Evaluating the agent's performance based on the provided metrics and the context of the issue:

### Metric 1: Precise Contextual Evidence
- The issue described involves incorrect answers marked in the dataset examples provided in "task.json". The agent's response, however, introduces examples that are not present in the given context, failing to address the specific examples mentioned in the issue.
- The agent did not accurately identify or focus on the specific examples mentioned in the issue content. Instead, it provided unrelated examples, which does not align with the requirement to provide correct and detailed context evidence to support its findings.
- **Rating for m1:** 0.0

### Metric 2: Detailed Issue Analysis
- Although the agent provided a detailed analysis of the issues within the examples it chose to discuss, these examples were not part of the original issue context.

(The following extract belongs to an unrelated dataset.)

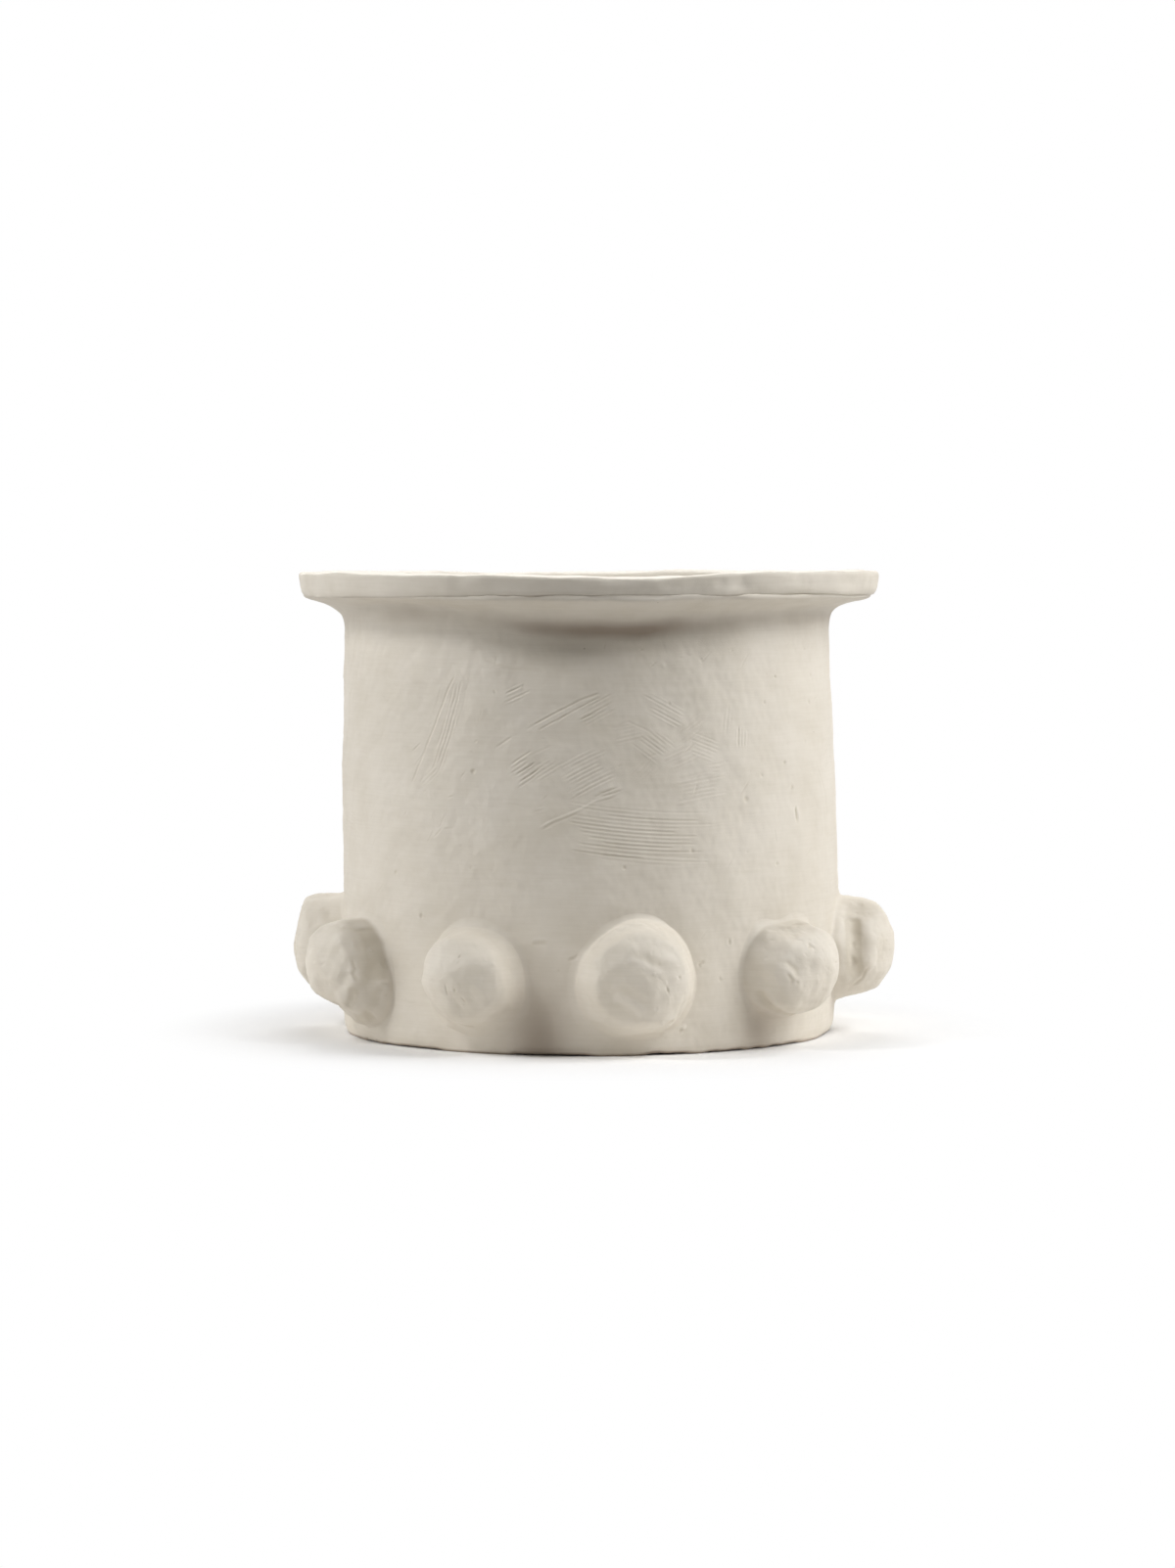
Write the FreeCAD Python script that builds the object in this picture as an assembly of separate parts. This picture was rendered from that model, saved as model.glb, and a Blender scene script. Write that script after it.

Therefore, the analysis, while detailed, is misdirected and does not pertain to the actual issue at hand.
- **Rating for m2:** 0.0

### Metric 3: Relevance of Reasoning
- The reasoning provided by the agent, while potentially relevant to the examples it chose to discuss, does not apply to the specific issue mentioned. The agent's reasoning does not directly relate to the incorrect answer markings in the provided dataset examples.
- **Rating for m3:** 0.0

Given these ratings, the sum is 0.0, which falls below the threshold for "failed".

**Decision: failed**